INFORMATION SHOWN =>
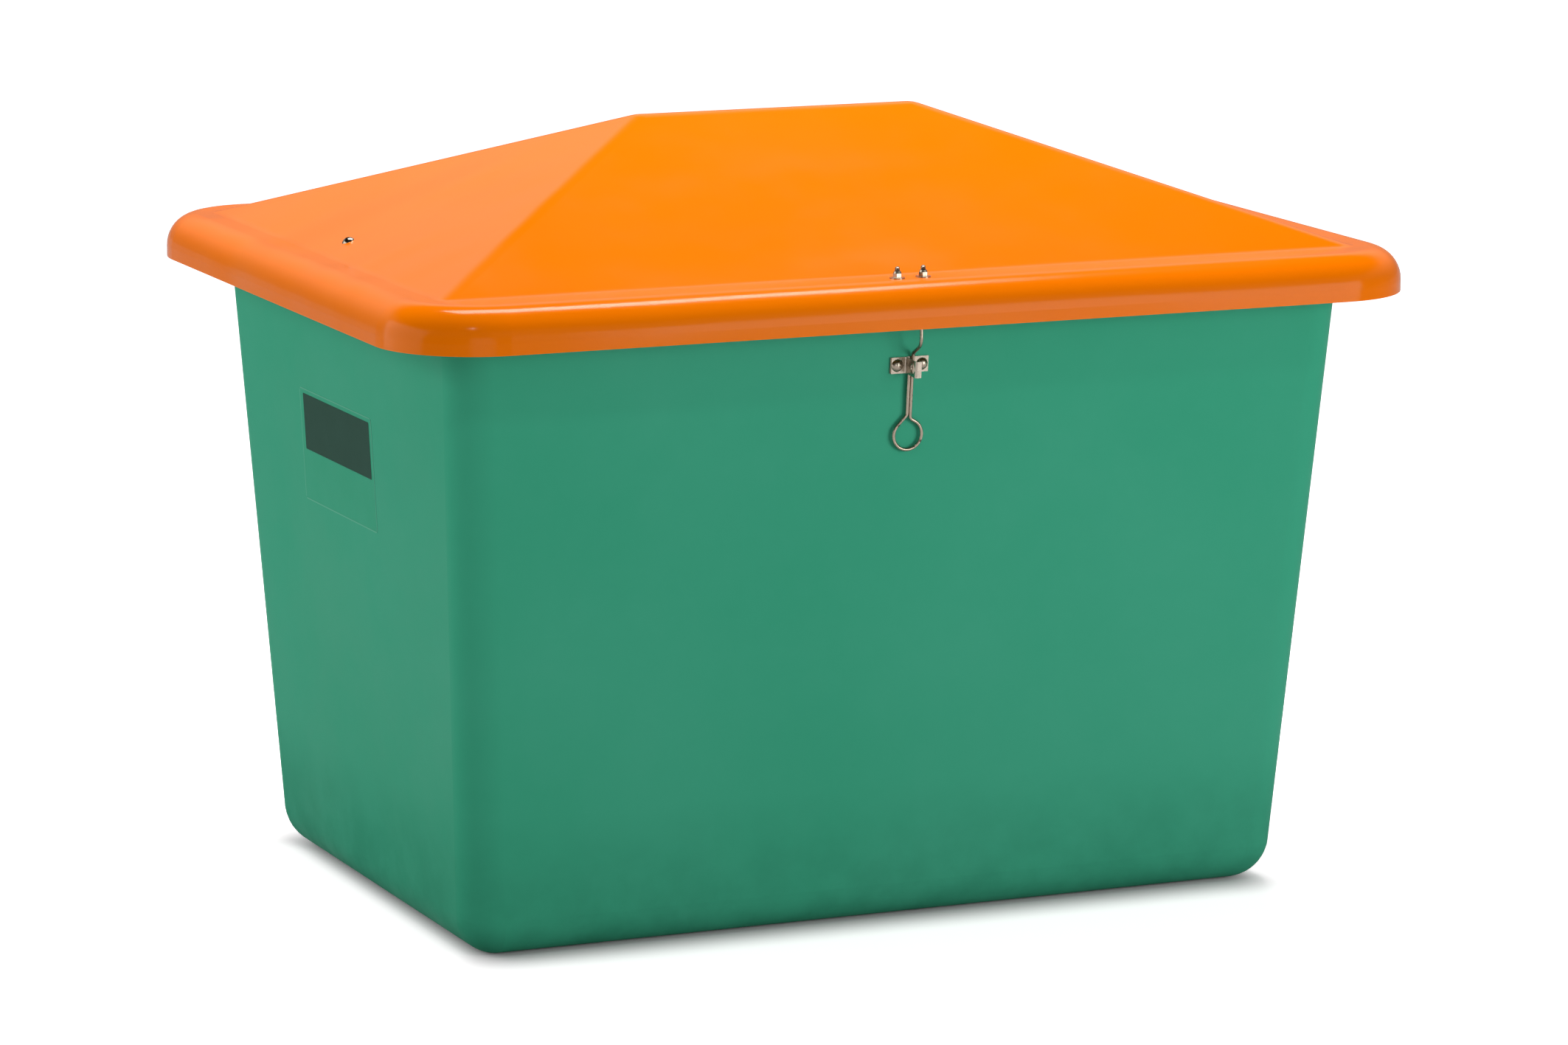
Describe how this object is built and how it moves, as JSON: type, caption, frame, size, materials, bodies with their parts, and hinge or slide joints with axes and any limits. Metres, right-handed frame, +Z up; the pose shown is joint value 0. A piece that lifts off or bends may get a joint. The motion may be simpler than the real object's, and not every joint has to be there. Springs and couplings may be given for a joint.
{
  "type": "grit salt bin",
  "caption": "Tapered glass fibre grit salt bin with a hipped, skirted lid hinged at the back and a bent-wire latch that drops over a padlockable keeper on the front wall.",
  "frame": {"origin": "on the floor, under the centre of the bin's plan", "axes": "+Z up, -Y towards the front wall with the latch, +X to the right of someone who faces that wall"},
  "size_m": [1.34, 0.991, 0.9664],
  "materials": {
    "green_gel_coat": "gloss gel coat on glass fibre polyester, slightly uneven",
    "orange_gel_coat": "gloss gel coat on glass fibre polyester, slightly uneven",
    "stainless": "warm stainless steel, satin",
    "film": "clear satin film, bare"
  },
  "bodies": {
    "tub": {"tub": "green_gel_coat", "keeper_plate": "stainless", "keeper_hook": "stainless", "keeper_bolts": "stainless", "keeper_washers": "stainless", "keeper_nuts": "stainless", "hinge_wall_leaf_left": "stainless", "hinge_wall_leaf_right": "stainless", "hinge_pin_left": "stainless", "hinge_pin_right": "stainless", "hinge_wall_bolts": "stainless", "hinge_wall_washers": "stainless", "hinge_wall_nuts": "stainless", "stay_eye_tub": "stainless", "stay_tub_bolt": "stainless", "stay_tub_nut": "stainless", "label_film": "film"},
    "lid": {"lid": "orange_gel_coat", "latch_bracket": "stainless", "latch_bolts": "stainless", "latch_washers": "stainless", "latch_nuts": "stainless", "hinge_lid_leaf_left": "stainless", "hinge_lid_leaf_right": "stainless", "hinge_lid_bolts": "stainless", "hinge_lid_washers": "stainless", "hinge_lid_nuts": "stainless", "stay_eye_lid": "stainless", "stay_lid_bolt": "stainless", "stay_lid_nut": "stainless"},
    "latch": {"latch_wire": "stainless"}
  },
  "joints": [
    {"name": "lid_hinge", "type": "hinge", "parent": "tub", "child": "lid", "pos_m": [0, 0.49, 0.751], "axis": [-1, 0, 0], "range_deg": [0, 100]},
    {"name": "latch_swing", "type": "hinge", "parent": "lid", "child": "latch", "pos_m": [-0.006, -0.449, 0.79295], "axis": [-0.7071, -0.7071, 0], "range_deg": [0, 30]}
  ]
}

WHAT THE TASK REQUIRES => Print all the data exactly.

THE ANSWER =>
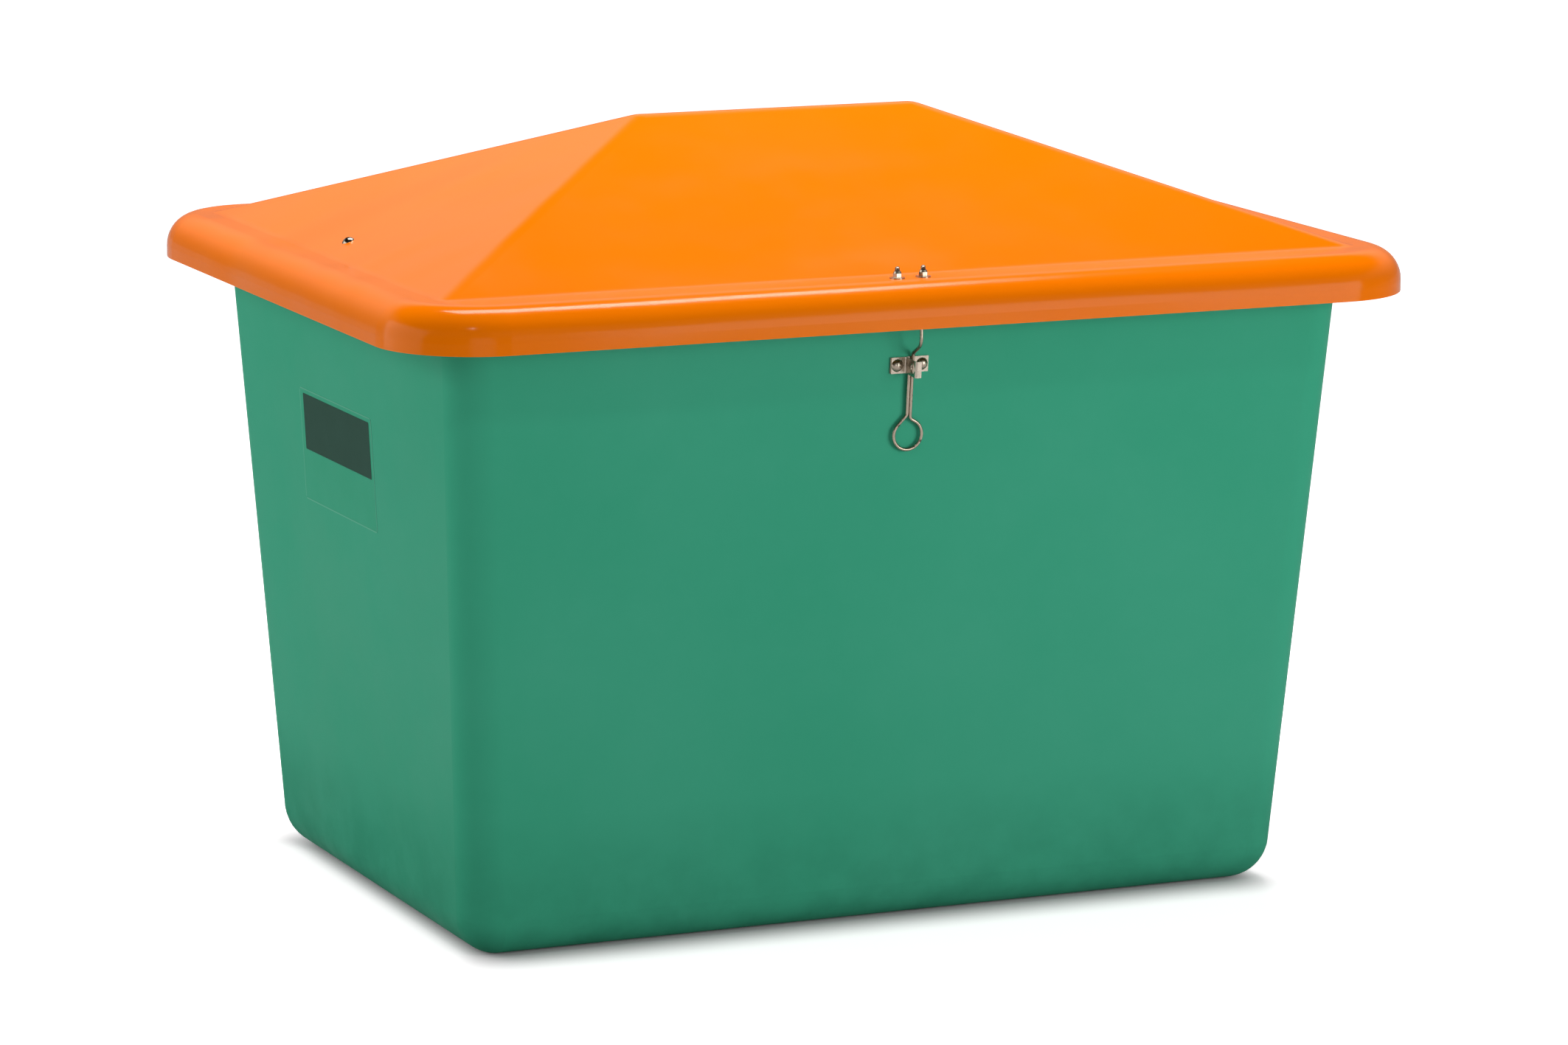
Describe how this object is built and how it moves, as JSON: type, caption, frame, size, materials, bodies with their parts, and hinge or slide joints with axes and any limits. Metres, right-handed frame, +Z up; the pose shown is joint value 0. A piece that lifts off or bends may get a joint. The motion may be simpler than the real object's, and not every joint has to be there. Springs and couplings may be given for a joint.
{
  "type": "grit salt bin",
  "caption": "Tapered glass fibre grit salt bin with a hipped, skirted lid hinged at the back and a bent-wire latch that drops over a padlockable keeper on the front wall.",
  "frame": {"origin": "on the floor, under the centre of the bin's plan", "axes": "+Z up, -Y towards the front wall with the latch, +X to the right of someone who faces that wall"},
  "size_m": [1.34, 0.991, 0.9664],
  "materials": {
    "green_gel_coat": "gloss gel coat on glass fibre polyester, slightly uneven",
    "orange_gel_coat": "gloss gel coat on glass fibre polyester, slightly uneven",
    "stainless": "warm stainless steel, satin",
    "film": "clear satin film, bare"
  },
  "bodies": {
    "tub": {"tub": "green_gel_coat", "keeper_plate": "stainless", "keeper_hook": "stainless", "keeper_bolts": "stainless", "keeper_washers": "stainless", "keeper_nuts": "stainless", "hinge_wall_leaf_left": "stainless", "hinge_wall_leaf_right": "stainless", "hinge_pin_left": "stainless", "hinge_pin_right": "stainless", "hinge_wall_bolts": "stainless", "hinge_wall_washers": "stainless", "hinge_wall_nuts": "stainless", "stay_eye_tub": "stainless", "stay_tub_bolt": "stainless", "stay_tub_nut": "stainless", "label_film": "film"},
    "lid": {"lid": "orange_gel_coat", "latch_bracket": "stainless", "latch_bolts": "stainless", "latch_washers": "stainless", "latch_nuts": "stainless", "hinge_lid_leaf_left": "stainless", "hinge_lid_leaf_right": "stainless", "hinge_lid_bolts": "stainless", "hinge_lid_washers": "stainless", "hinge_lid_nuts": "stainless", "stay_eye_lid": "stainless", "stay_lid_bolt": "stainless", "stay_lid_nut": "stainless"},
    "latch": {"latch_wire": "stainless"}
  },
  "joints": [
    {"name": "lid_hinge", "type": "hinge", "parent": "tub", "child": "lid", "pos_m": [0, 0.49, 0.751], "axis": [-1, 0, 0], "range_deg": [0, 100]},
    {"name": "latch_swing", "type": "hinge", "parent": "lid", "child": "latch", "pos_m": [-0.006, -0.449, 0.79295], "axis": [-0.7071, -0.7071, 0], "range_deg": [0, 30]}
  ]
}